DO THIS ->
Locate the string "pose" in the records below. Copy every line where it occurs.
#### DATA ROWS ####
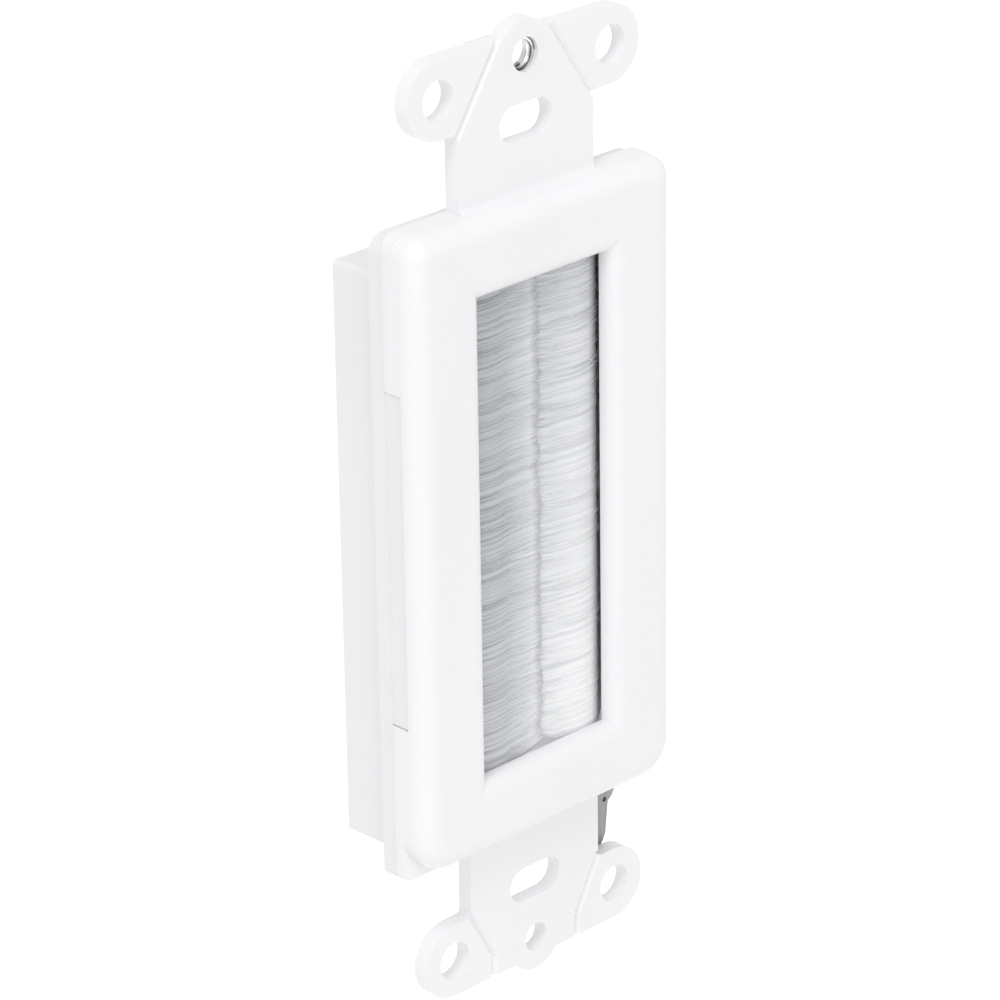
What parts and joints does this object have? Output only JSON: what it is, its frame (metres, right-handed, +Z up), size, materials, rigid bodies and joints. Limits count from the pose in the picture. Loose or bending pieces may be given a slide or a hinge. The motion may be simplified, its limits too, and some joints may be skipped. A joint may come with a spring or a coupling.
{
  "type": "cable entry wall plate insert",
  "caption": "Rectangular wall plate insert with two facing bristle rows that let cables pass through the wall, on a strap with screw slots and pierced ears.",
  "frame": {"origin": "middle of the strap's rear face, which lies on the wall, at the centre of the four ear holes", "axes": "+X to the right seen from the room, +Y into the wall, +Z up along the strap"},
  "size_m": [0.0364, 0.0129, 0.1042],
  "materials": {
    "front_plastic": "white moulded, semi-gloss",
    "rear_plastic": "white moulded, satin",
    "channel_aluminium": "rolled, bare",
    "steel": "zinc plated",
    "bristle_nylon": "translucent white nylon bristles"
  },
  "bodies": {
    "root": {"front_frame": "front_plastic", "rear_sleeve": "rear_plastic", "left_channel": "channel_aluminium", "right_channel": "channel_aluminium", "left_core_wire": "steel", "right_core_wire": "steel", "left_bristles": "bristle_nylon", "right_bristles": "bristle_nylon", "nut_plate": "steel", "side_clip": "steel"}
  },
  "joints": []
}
####
#### DATA ROWS ####
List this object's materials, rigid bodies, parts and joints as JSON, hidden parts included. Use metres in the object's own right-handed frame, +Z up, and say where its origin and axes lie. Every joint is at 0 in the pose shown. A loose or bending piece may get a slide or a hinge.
####
FINAL RESULT ->
What parts and joints does this object have? Output only JSON: what it is, its frame (metres, right-handed, +Z up), size, materials, rigid bodies and joints. Limits count from the pose in the picture. Loose or bending pieces may be given a slide or a hinge. The motion may be simplified, its limits too, and some joints may be skipped. A joint may come with a spring or a coupling.
List this object's materials, rigid bodies, parts and joints as JSON, hidden parts included. Use metres in the object's own right-handed frame, +Z up, and say where its origin and axes lie. Every joint is at 0 in the pose shown. A loose or bending piece may get a slide or a hinge.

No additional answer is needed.